60. For the claimants it was submitted that they do not seek a mandatory order requiring the court to order the defendant authority to increase the fees in question. The claimant submits that such an order would usurp the role of a public authority in making the relevant decision: so they submit the court should not hesitate to grant a quashing order. In my view, this argument is a little disingenuous, since the claimants wish there to be consultation with a view to achieving a real change in practice and not for academic reasons. If there is a real prospect of a change in practice then, in my view, for the reasons I have already given, there would be detriment to good public administration and, in the exercise of the court’s discretion, I would not grant a quashing order.

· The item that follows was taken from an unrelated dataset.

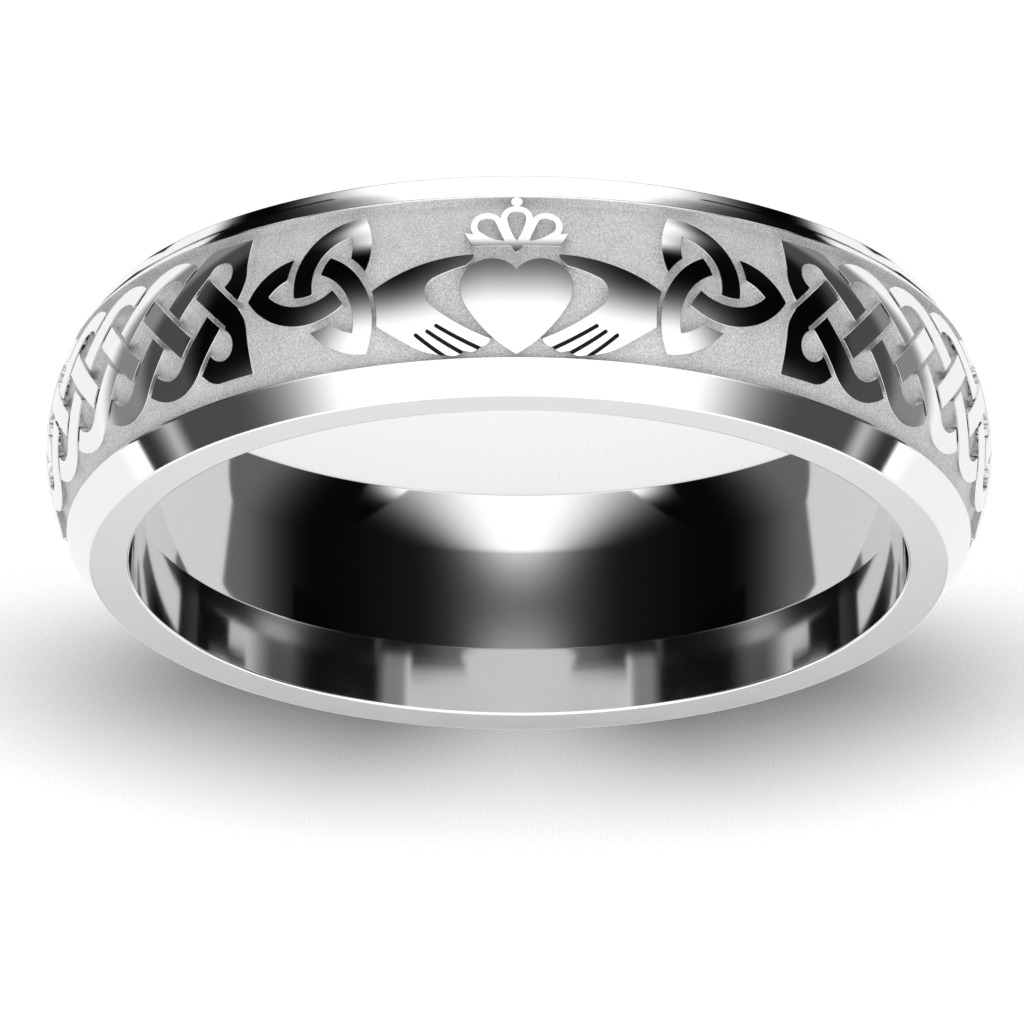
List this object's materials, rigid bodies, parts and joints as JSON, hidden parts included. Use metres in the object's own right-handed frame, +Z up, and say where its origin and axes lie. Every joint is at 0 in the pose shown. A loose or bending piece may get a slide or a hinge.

61. Nevertheless, I do not accept the defendant’s submission that I should refuse even declaratory relief. In my judgment it would be appropriate to grant a declaration in appropriate terms to reflect the terms of my judgment that I have accepted that the claimants succeed on their ground 3: there was an unlawful failure of consultation in the present case.
62. This would vindicate the rule of law. I note in that context the decision of Webster J in the AMA case, to which I have already made reference, at page 15. Granting a declaration can serve a valuable function in guiding future conduct. A declaration is a flexible and proportionate remedy: it can be tailored to fit the facts of the particular case before the court and to reflect the particular breach of public law which the court has identified. In that regard, I bear in mind the recent judgment of the Divisional Court in R (Hurley) and Another v Secretary of State for Business Innovation and Skills [2012] EWHC 201 (Admin), in particular at paragraph 99 (Elias LJ).